[STATED EXERCISE] Write out the records below once more, exactly as they stand.

(Records with modeling code)
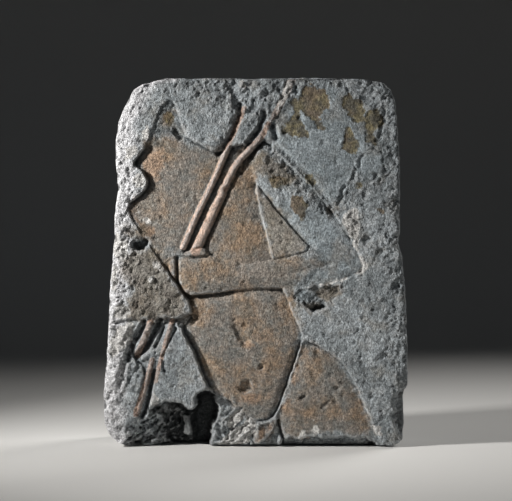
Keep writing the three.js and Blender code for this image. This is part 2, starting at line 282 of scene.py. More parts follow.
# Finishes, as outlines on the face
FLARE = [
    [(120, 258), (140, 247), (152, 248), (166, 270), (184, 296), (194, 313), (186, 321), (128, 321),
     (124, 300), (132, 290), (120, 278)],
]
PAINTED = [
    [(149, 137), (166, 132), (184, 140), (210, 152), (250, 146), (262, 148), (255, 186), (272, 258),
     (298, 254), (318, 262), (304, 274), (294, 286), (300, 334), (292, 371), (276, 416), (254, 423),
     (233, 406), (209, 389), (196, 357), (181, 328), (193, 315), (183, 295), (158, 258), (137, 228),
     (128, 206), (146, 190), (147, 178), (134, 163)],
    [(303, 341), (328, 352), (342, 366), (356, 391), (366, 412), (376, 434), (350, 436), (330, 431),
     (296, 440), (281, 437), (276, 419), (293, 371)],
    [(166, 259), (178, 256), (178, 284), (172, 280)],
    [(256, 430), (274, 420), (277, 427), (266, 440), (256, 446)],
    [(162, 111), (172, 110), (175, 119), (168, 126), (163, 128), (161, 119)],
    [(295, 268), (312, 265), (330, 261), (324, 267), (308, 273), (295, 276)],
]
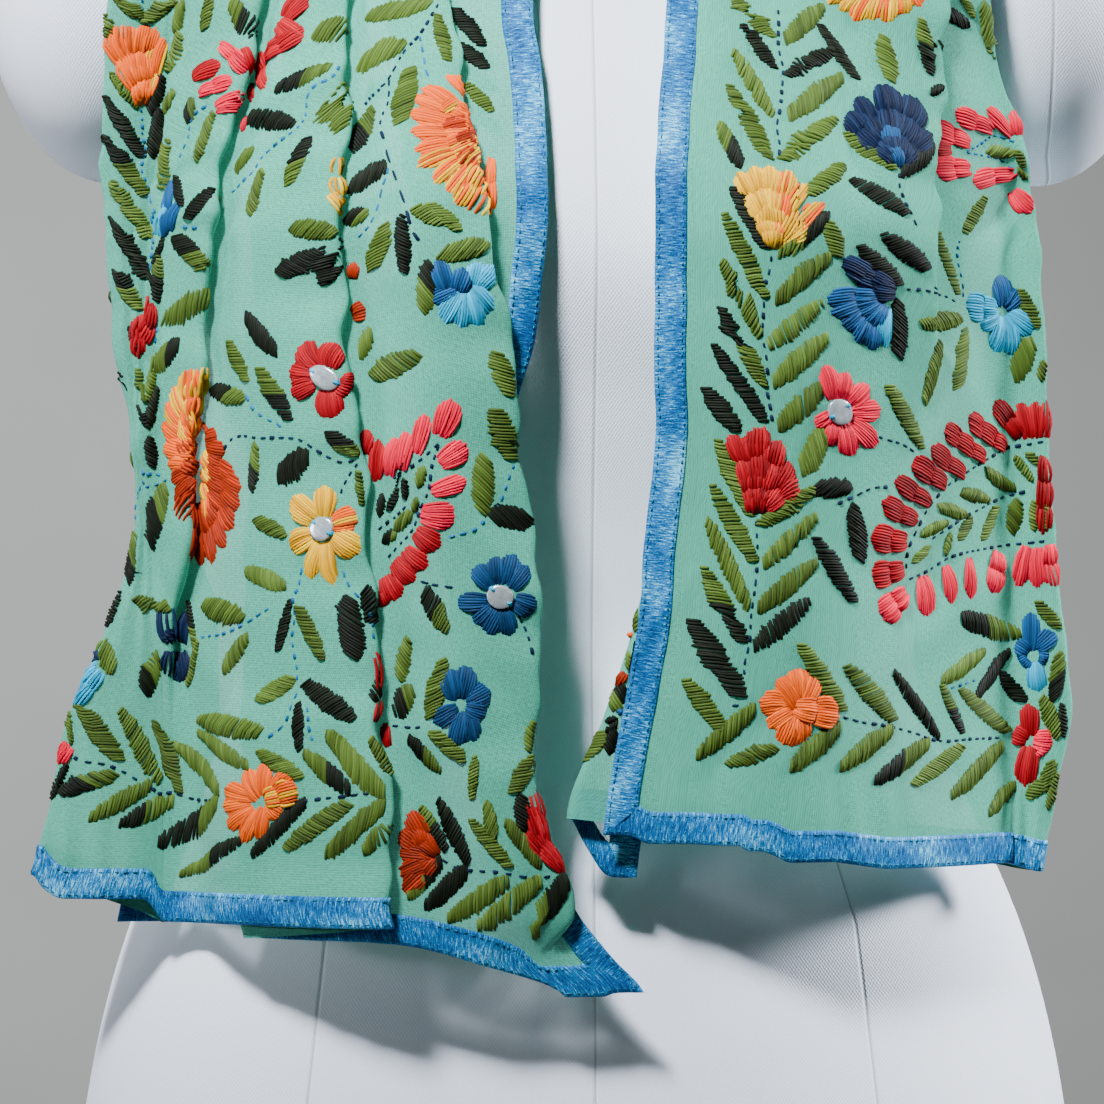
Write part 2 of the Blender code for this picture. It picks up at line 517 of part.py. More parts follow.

[OUTPUT]
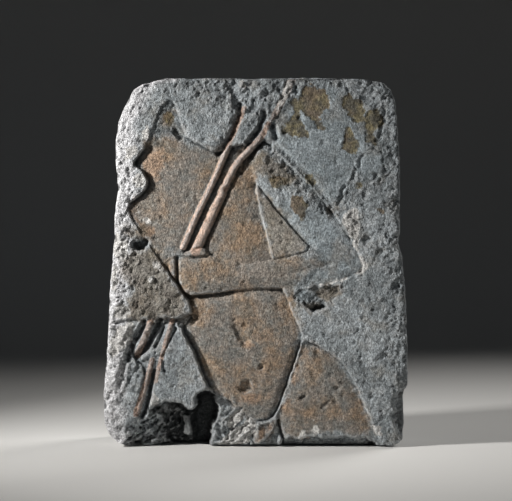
Keep writing the three.js and Blender code for this image. This is part 2, starting at line 282 of scene.py. More parts follow.
# Finishes, as outlines on the face
FLARE = [
    [(120, 258), (140, 247), (152, 248), (166, 270), (184, 296), (194, 313), (186, 321), (128, 321),
     (124, 300), (132, 290), (120, 278)],
]
PAINTED = [
    [(149, 137), (166, 132), (184, 140), (210, 152), (250, 146), (262, 148), (255, 186), (272, 258),
     (298, 254), (318, 262), (304, 274), (294, 286), (300, 334), (292, 371), (276, 416), (254, 423),
     (233, 406), (209, 389), (196, 357), (181, 328), (193, 315), (183, 295), (158, 258), (137, 228),
     (128, 206), (146, 190), (147, 178), (134, 163)],
    [(303, 341), (328, 352), (342, 366), (356, 391), (366, 412), (376, 434), (350, 436), (330, 431),
     (296, 440), (281, 437), (276, 419), (293, 371)],
    [(166, 259), (178, 256), (178, 284), (172, 280)],
    [(256, 430), (274, 420), (277, 427), (266, 440), (256, 446)],
    [(162, 111), (172, 110), (175, 119), (168, 126), (163, 128), (161, 119)],
    [(295, 268), (312, 265), (330, 261), (324, 267), (308, 273), (295, 276)],
]
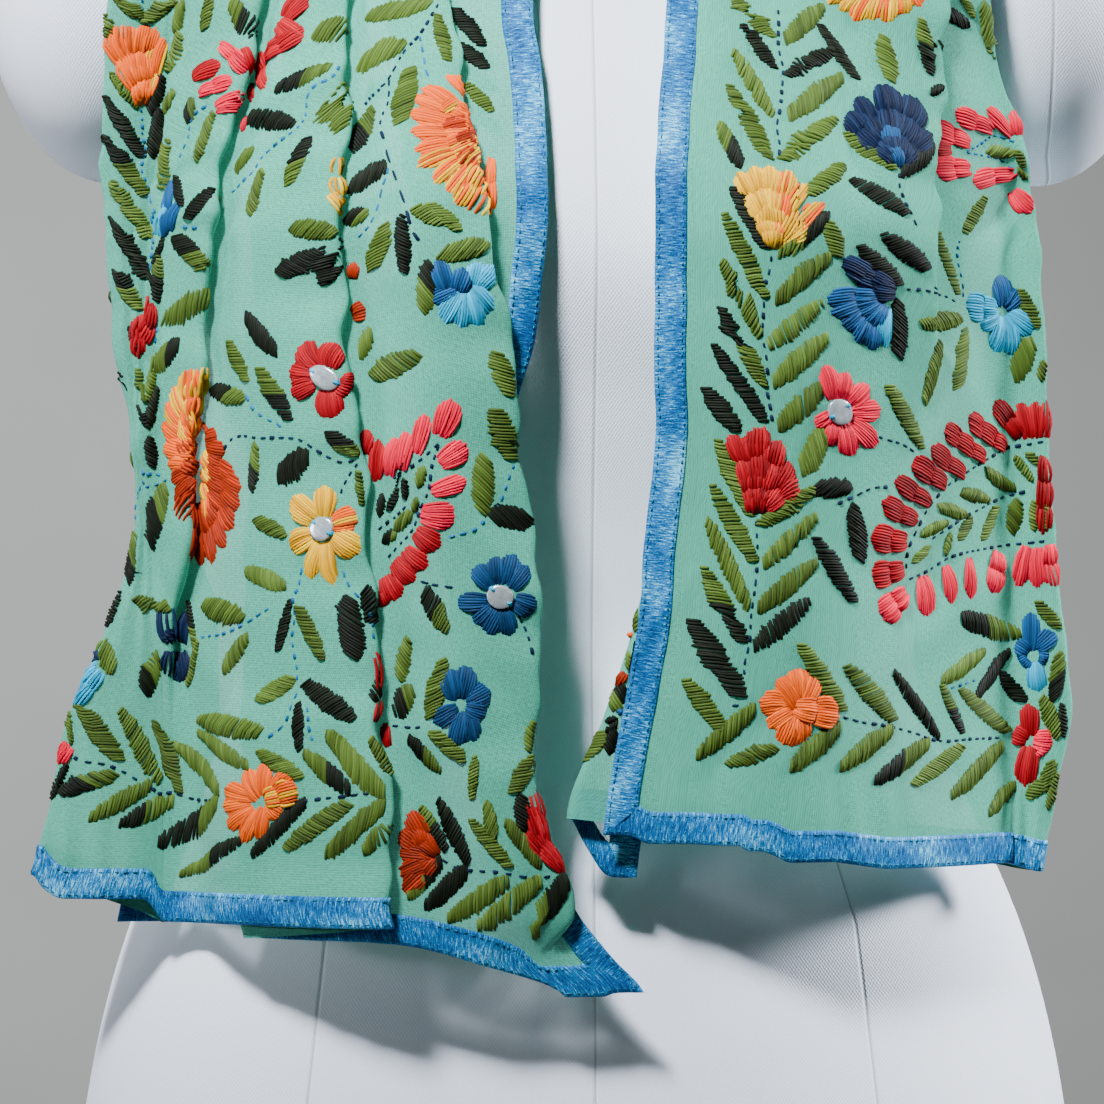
Write part 2 of the Blender code for this picture. It picks up at line 517 of part.py. More parts follow.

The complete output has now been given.